There are a couple of find algorithms, including find_if for searching a subterm that matches a given predicate, and find_all_if for finding all subterms that match a predicate. The program fragment below illustrates this:

#include "mcrl2/atermpp/algorithm.h"

// function object to test if it is an aterm_appl with function symbol "f"
struct is_f
{
  bool operator()(aterm t) const
  {
    return (t.type_is_appl()) && aterm_appl(t).function().name() == "f";
  }
};

aterm_appl a = read_term_from_string("h(g(x),f(y),p(a(x,y),q(f(z))))");
aterm t = find_if(a, is_f());
assert(t == read_term_from_string("f(y)"));

find_all_if(a, is_f(), std::back_inserter(v));
assert(v.size() == 2);
assert(v.front() == read_term_from_string("f(y)"));
assert(v.back() == read_term_from_string("f(z)"));

The find algorithms also work on user defined types. So if t is of type Expression, then it is possible to call find_if(t, is_f()) as well.

Replace algorithms

There are several algorithms for replacing subterms. The replace algorithm replaces a subterm with another term, bottom_up_replace does the same but with a different traversal order. The latter function also contains a version that maintains a cache of replaced terms, which may improve the performance if the same subterms occur often. The algorithm ~atermpp::partial_replace has the option to abort further replacements based on a predicate.
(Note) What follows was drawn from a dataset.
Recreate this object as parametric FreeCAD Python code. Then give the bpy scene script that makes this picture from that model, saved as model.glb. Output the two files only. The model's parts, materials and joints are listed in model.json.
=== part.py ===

#include "atermpp/algorithm.h"

// function object to test if it is an aterm_appl with function symbol "a" or "b"
struct is_a_or_b
{
  bool operator()(aterm t) const
  {
    return (t.type() == AT_APPL) &&
    (aterm_appl(t).function().name() == "a" || aterm_appl(t).function().name() == "b");
  }
};

aterm_appl a = read_term_from_string("f(f(x))");
aterm_appl b = replace(a, read_term_from_string("f(x)"), read_term_from_string("x"));
assert(b == read_term_from_string("f(x)"));
aterm_appl c = replace(a, read_term_from_string("f(x)"), read_term_from_string("x"), true);
assert(c == read_term_from_string("x"));

Miscellaneous algorithms

The algorithm ~atermpp::apply applies an operation to the elements of a list, and returns the result. The ~atermpp::for_each algorithm applies an operation to each subterm of a term.

#include "atermpp/algorithm.h"

// Applies a function f to the given argument t.
struct apply_f
{
  aterm_appl operator()(aterm_appl t) const
  {
    return aterm_appl(function_symbol("f", 1), t);
  }
};

bool print(aterm_appl t) // The return value true indicates that for_each
                           // should recurse into the children of t.
{
  std::cout << t.function().name() << " ";
  return true;
}

aterm_appl t = read_term_from_string("h(g(x),f(y))");
atermpp::for_each(t, print);             // prints "h g x f y"

aterm_list l = read_term_from_string("[0,1,2,3]");
l = atermpp::apply(l, apply_f());        // results in [f(0),f(1),f(2),f(3)]

Visitors

The classes atermpp::traverser and atermpp::builder are visitors that can be used as building blocks of other algorithms. They have the following interface:

template <typename Derived>
struct traverser
{
  void apply(const aterm_int& x);
  void apply(const aterm_list& x);
  void apply(const aterm_appl& x);
  void apply(const aterm& x);
};

template <typename Derived>
struct builder
{
  aterm apply(const aterm_int& x);
  aterm apply(const aterm_list& x);
  aterm apply(const aterm_appl& x);
  aterm apply(const aterm& x);
};

The function traverser::apply by default visits all subterms of a term, and the function builder::apply rebuilds a term by reassembling it from the bottom up. By overriding the apply member functions, the default behaviour can be changed. For example, the following is enough to modify all subterms x by y.

struct xy_replacer: public builder<xy_replacer>
{
  typedef builder<xy_replacer> super;
  using super::apply;

  aterm apply(const aterm_appl& x)
  {
    if (x == atermpp::read_term_from_string("x"))
    {
      return atermpp::read_term_from_string("y");
    }
    return super::apply(x);
  }
};

atermpp::aterm t = atermpp::read_term_from_string("h(g(f(x),x))");
xy_replacer f;
atermpp::aterm t1 = f.apply(t);
std::cout << "t1 == " << t1 << std::endl;
assert(t1 == atermpp::read_term_from_string("h(g(f(y),y))"));

Note that static polymorphism using the Curiously recurring template pattern is applied in the visitor classes. The call to super::apply triggers the default behaviour of apply(aterm_appl), which is to recurse into the subterms.